⟪経営再建中のJDI 千人超削減検討⟫
日本ディスプレイ(JDI)が従業員の大規模リストラに踏み切る可能性が浮上。関係者への取材により、同社が1000人を超える人員削減を検討していることが判明した。経営再建中の同社にとっては「生き残りをかけた最後の手段」とされ、業界関係者の間では「日本発のディスプレイ技術が消える日が近づいている」との危機感が広がっている。
■「リストラ規模は最大1500人」内部資料が示す衝撃的事実
JDI内部で流通しているとされる極秘資料によると、同社は2024年度中に「1000~1500人規模」の人員削減を計画しているという。これは現在の従業員数の約15~20%に相当し、主に国内工場の生産ライン縮小に伴う人員整理が中心とみられる。
「すでに主要取引先からの発注減が確定しており、今の人員規模を維持することは不可能」(JDI幹部)との声も漏れており、早期退職制度の拡充や希望退職の募集が近く開始される見通しだ。
■「技術流出の危機」専門家が指摘する悪夢のシナリオ
東京工業大学の山本敏雄教授(経営工学)は今回の動きについて「単なるコスト削減では根本的な解決にならない」と指摘する。
「JDIが抱える根本的問題は、中国・韓国メーカーとの価格競争に敗れたことにある。リストラで即時的な経費は削減できるが、熟練技術者が大量に流出すれば、かえって競争力を失う悪循環に陥る危険性がある」
実際、ある半導体業界の関係者は「すでに中国企業からJDI技術者への引き抜き工作が活発化している」と証言。特に有機EL分野の技術者が標的となっており、「日本のディスプレイ産業の知財が海外に流出する危機的状況」(同関係者)が進行中だという。

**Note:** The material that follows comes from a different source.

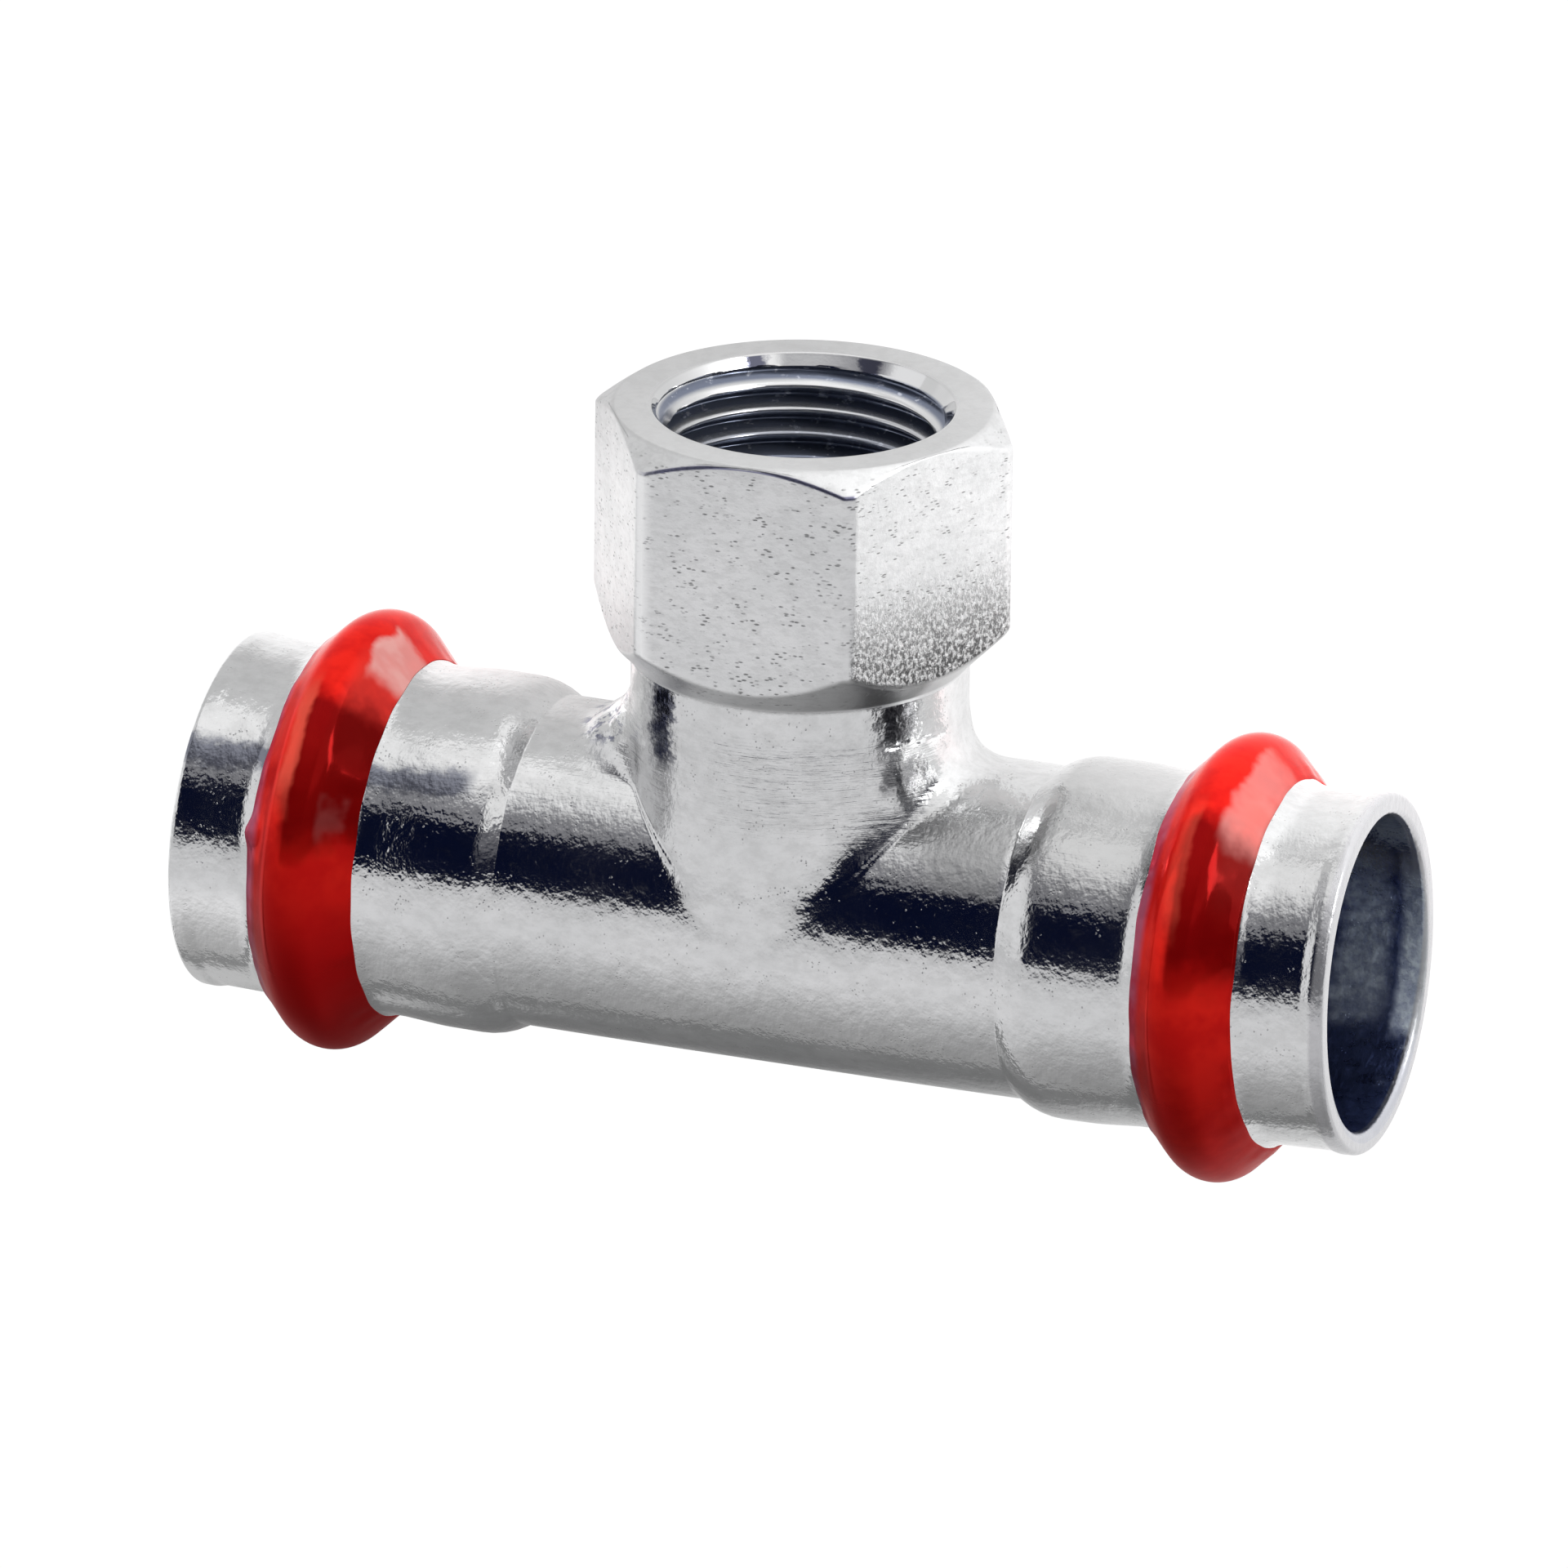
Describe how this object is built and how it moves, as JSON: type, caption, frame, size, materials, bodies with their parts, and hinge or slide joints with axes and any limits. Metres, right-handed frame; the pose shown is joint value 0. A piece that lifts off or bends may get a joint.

■「工場閉鎖のドミノ」地域経済への打撃は避けられない
JDIの主要生産拠点がある石川県や千葉県では、地元経済への影響を懸念する声が早くも噴出している。ある地元自治体関係者は「JDI関連の下請け企業が地域に100社以上存在する。親会社の大幅な人員削減は、地域雇用の崩壊を意味する」と顔を曇らせる。
特に懸念されるのは東浦工場(石川県)の行方だ。複数の関係者によれば、「2025年3月をめどに生産能力を半減させる方針」が内部で検討されており、最悪の場合、完全閉鎖も視野に入れられているという。
■「政府支援も限界」資金繰り悪化が招く倒産リスク
JDIはこれまで政府系ファンドからの資金注入を繰り返し受けてきた。しかし、産業革新機構(現INCJ)出身の金融アナリスト・田中浩一氏は「もはや追加支援の余地はない」と断言する。

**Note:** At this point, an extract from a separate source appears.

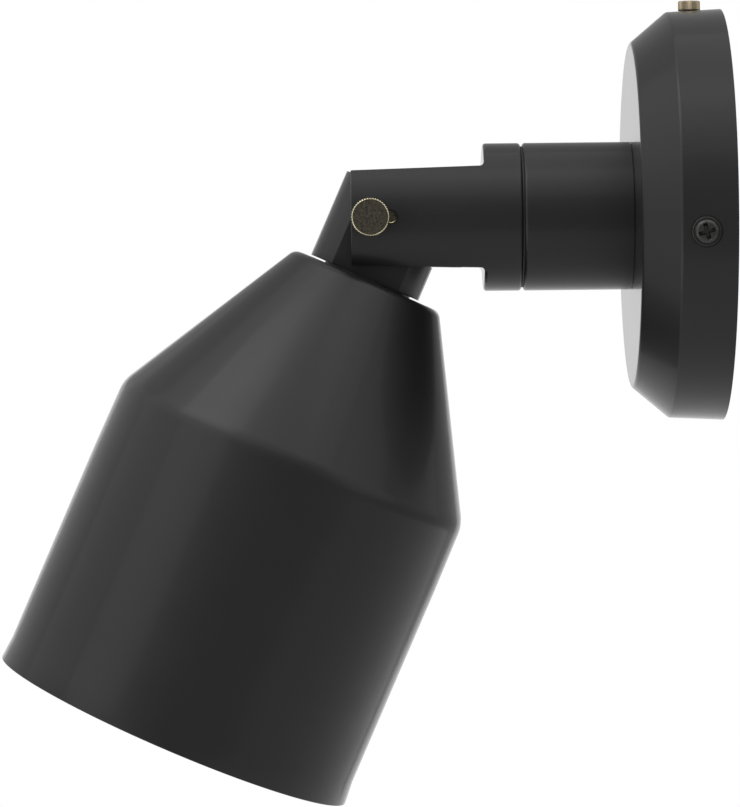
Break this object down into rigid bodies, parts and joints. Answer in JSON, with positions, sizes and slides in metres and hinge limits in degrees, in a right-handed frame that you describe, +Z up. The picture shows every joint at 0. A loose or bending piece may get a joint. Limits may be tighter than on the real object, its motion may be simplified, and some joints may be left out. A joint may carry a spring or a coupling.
{
  "type": "pivoting wall spotlight",
  "caption": "Black wall spotlight: a bevelled round canopy, a short swivelling arm with a fork, and a cone-topped shade that tilts on a knuckle and is held by a brass thumb screw.",
  "frame": {"origin": "centre of the canopy's back, on the wall plane", "axes": "+Y into the wall, so the light stands out along -Y; +Z up; +X to the right of someone at the wall's face who looks at the light, the side that the thumb screw is on; the tilt axis runs along X"},
  "size_m": [0.1294, 0.224, 0.2477],
  "materials": {
    "black_coat": "satin",
    "shade_coat": "satin",
    "zinc": "brushed",
    "brass": "brushed",
    "dark_brass": "satin",
    "green_screw": "satin",
    "phenolic": "satin",
    "nylon": "satin",
    "steatite": "matte",
    "black_lead": "satin",
    "white_lead": "satin",
    "green_lead": "satin",
    "orange_cap": "satin",
    "frosted_glass": "satin",
    "bulb_metal": "brushed"
  },
  "bodies": {
    "wall_base": {"mounting_strap": "zinc", "ground_screw": "green_screw", "canopy": "black_coat", "canopy_screws": "black_coat", "switch_housing": "phenolic", "switch_bush": "dark_brass", "switch_nut": "dark_brass", "arm_tube": "black_coat", "arm_plug": "zinc", "arm_nipple": "zinc", "ground_tag": "brass", "arm_lock_washer": "zinc", "arm_nut": "brass", "nipple_bushing": "nylon", "line_lead": "black_lead", "neutral_lead": "white_lead", "switch_lead": "black_lead", "ground_lead": "green_lead", "wire_connectors": "orange_cap", "swivel_stop_pin": "zinc"},
    "switch_turn": {"switch_shaft": "brass", "switch_knob": "brass"},
    "swivel": {"swivel_fork": "black_coat", "swivel_washer": "nylon", "swivel_rear_washer": "zinc", "swivel_spring_washer": "zinc", "swivel_nut": "zinc", "lead_sleeve": "nylon", "fork_leads": "white_lead", "pivot_pin": "dark_brass"},
    "locking_screw": {"lock_screw": "brass"},
    "head": {"knuckle": "black_coat", "pivot_washers": "nylon", "head_nipple": "zinc", "shade_washer": "shade_coat", "shade": "shade_coat", "shade_plate": "zinc", "shade_lock_washer": "zinc", "shade_nut": "brass", "holder_cap": "phenolic", "holder_body": "steatite", "holder_shell": "brass", "holder_contact": "brass", "terminal_screws": "brass", "head_leads": "white_lead", "bulb_glass": "frosted_glass", "bulb_shell": "bulb_metal", "bulb_insulator": "phenolic", "bulb_contact": "bulb_metal"}
  },
  "joints": [
    {"name": "swivel_turn", "type": "hinge", "parent": "wall_base", "child": "swivel", "pos_m": [0, -0.0615, 0], "axis": [0, 1, 0], "range_deg": [-165, 165]},
    {"name": "head_tilt", "type": "hinge", "parent": "swivel", "child": "head", "pos_m": [0, -0.1022, 0], "axis": [1, 0, 0], "range_deg": [-96, 23.9]},
    {"name": "lock_screw_turn", "type": "hinge", "parent": "swivel", "child": "locking_screw", "pos_m": [0.0265, -0.1085, 0], "axis": [1, 0, 0], "range_deg": [0, 360]},
    {"name": "switch_knob_turn", "type": "hinge", "parent": "wall_base", "child": "switch_turn", "pos_m": [0, -0.0091, 0.0648], "axis": [0, 0, 1], "continuous": true}
  ]
}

「累積赤字が5000億円を超える現状で、さらに公的資金を投入する正当性は失われた。今回のリストラが失敗に終われば、法的整理(倒産)へのカウントダウンが始まる」
実際、主要取引先であるApple社が有機ELパネルの調達先を中国BOEに切り替えたことが決定的打撃となっており、JDIの株価は年初来70%以上下落。市場関係者の間では「年内に東証プライム市場からの降格も現実味を帯びてきた」(証券アナリスト)との見方が強まっている。
■「日本のモノづくり凋落」を象徴する危機
元経済産業省官僚で現在は早稲田大学客員教授の鈴木健二氏は、JDI問題を「日本の製造業が直面する構造的問題の縮図」と指摘する。
「JDIは日本の優れた部品技術を集結させた『国策企業』だった。それが中国勢の急追を許し、技術優位を維持できなかったことは、日本の産業競争力全体に対する重大な警告だ」
特に憂慮されるのは、JDIの苦境がサプライチェーン全体に波及する可能性だ。ディスプレイ用ガラス基板を手掛けるあるメーカー幹部は「もしJDIが倒れれば、我が社の売り上げの3割が消える」と明かし、関連業界への影響の大きさを物語っている。
【取材後記】
JDI本社を訪れた記者は、社員たちの沈痛な表情が印象的だった。ある中堅社員は「もう逃げ場がない。技術者としてのキャリアが終わるかもしれない」と漏らした。日本のディスプレイ産業の命運が、今まさに風前の灯となっている。